§ What to do
Repeat exactly the lines between and including those that contain "Reconstruct the object" and "above the underside.". Output no other line.

§ Data for processing
* * * * * * *

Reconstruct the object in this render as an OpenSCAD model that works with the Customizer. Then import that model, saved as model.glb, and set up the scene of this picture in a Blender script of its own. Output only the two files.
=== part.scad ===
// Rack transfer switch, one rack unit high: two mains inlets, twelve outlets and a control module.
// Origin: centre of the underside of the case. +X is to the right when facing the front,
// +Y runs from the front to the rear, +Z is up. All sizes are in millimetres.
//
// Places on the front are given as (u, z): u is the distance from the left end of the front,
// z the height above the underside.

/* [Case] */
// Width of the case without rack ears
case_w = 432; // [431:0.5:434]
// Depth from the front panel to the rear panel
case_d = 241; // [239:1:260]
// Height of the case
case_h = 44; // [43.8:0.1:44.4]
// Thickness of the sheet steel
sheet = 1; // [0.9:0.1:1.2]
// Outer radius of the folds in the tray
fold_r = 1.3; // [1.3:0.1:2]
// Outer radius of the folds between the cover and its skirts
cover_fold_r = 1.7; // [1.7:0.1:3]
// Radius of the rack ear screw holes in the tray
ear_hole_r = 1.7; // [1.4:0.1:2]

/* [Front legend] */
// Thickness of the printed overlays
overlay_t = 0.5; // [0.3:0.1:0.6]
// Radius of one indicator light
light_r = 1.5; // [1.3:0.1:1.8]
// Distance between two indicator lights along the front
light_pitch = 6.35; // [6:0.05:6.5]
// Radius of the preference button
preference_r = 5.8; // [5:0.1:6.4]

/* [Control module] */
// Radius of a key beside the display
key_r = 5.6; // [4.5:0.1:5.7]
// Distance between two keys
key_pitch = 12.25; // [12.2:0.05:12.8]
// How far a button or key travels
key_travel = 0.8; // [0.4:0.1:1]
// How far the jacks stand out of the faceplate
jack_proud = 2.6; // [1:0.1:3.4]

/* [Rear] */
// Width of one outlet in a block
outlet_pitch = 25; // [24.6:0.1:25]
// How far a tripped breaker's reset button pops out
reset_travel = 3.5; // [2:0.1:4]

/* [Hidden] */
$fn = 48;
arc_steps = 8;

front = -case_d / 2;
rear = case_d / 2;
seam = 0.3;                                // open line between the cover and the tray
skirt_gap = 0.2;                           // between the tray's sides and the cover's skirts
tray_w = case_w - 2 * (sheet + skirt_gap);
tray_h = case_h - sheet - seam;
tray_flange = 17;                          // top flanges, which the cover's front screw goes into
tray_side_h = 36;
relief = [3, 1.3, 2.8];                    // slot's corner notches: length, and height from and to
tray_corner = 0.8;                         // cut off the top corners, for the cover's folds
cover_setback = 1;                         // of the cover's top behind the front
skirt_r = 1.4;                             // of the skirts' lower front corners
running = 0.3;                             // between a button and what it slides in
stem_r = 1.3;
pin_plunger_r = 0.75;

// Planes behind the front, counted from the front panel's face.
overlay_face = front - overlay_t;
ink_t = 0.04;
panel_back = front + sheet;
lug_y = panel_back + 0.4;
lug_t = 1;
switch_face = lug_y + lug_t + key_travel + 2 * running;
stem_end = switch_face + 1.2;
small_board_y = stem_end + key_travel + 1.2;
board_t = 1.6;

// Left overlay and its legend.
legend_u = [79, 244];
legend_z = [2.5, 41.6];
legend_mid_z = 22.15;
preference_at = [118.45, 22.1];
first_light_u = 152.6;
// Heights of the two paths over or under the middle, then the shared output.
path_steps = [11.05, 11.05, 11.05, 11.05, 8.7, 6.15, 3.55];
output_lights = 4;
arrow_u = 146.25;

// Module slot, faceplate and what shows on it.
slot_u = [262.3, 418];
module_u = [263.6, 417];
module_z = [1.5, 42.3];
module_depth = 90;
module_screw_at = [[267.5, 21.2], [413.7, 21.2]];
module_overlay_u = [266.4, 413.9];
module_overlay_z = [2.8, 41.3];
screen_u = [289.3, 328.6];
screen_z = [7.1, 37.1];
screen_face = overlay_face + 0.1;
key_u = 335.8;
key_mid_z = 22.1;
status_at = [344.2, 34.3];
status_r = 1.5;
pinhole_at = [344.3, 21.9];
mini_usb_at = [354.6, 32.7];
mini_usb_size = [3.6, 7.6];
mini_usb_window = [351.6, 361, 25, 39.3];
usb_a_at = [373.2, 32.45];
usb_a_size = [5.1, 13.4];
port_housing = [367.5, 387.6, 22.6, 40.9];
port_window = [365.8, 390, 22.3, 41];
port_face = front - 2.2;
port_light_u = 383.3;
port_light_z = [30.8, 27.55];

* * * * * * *

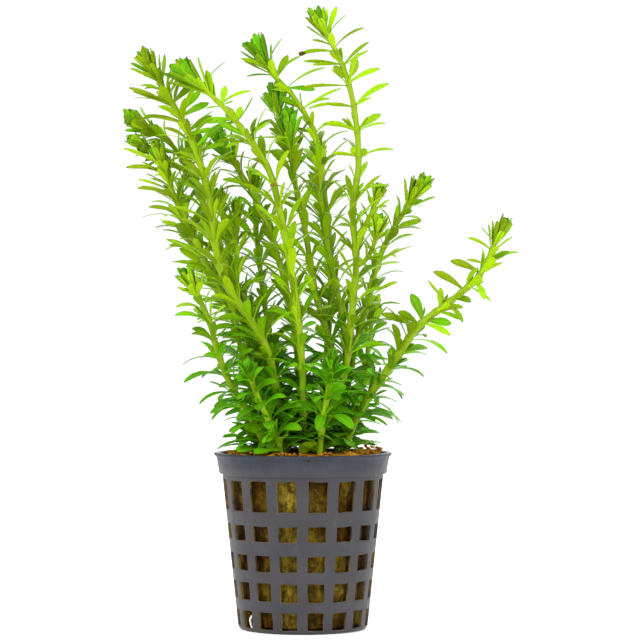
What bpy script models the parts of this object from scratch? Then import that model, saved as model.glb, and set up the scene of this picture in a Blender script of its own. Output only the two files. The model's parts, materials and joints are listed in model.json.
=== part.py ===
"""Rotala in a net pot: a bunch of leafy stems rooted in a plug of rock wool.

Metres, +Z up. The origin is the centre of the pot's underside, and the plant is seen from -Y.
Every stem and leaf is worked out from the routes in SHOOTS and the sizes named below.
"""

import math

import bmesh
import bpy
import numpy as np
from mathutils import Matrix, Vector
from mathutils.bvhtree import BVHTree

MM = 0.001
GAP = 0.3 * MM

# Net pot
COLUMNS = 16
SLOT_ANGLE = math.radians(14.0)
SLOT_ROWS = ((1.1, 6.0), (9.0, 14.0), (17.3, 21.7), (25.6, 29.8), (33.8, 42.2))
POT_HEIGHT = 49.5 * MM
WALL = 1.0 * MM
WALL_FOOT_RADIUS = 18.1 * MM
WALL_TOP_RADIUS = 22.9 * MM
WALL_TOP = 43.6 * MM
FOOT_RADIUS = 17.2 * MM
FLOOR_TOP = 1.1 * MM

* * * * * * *

§ Answer to the task
Reconstruct the object in this render as an OpenSCAD model that works with the Customizer. Then import that model, saved as model.glb, and set up the scene of this picture in a Blender script of its own. Output only the two files.
=== part.scad ===
// Rack transfer switch, one rack unit high: two mains inlets, twelve outlets and a control module.
// Origin: centre of the underside of the case. +X is to the right when facing the front,
// +Y runs from the front to the rear, +Z is up. All sizes are in millimetres.
//
// Places on the front are given as (u, z): u is the distance from the left end of the front,
// z the height above the underside.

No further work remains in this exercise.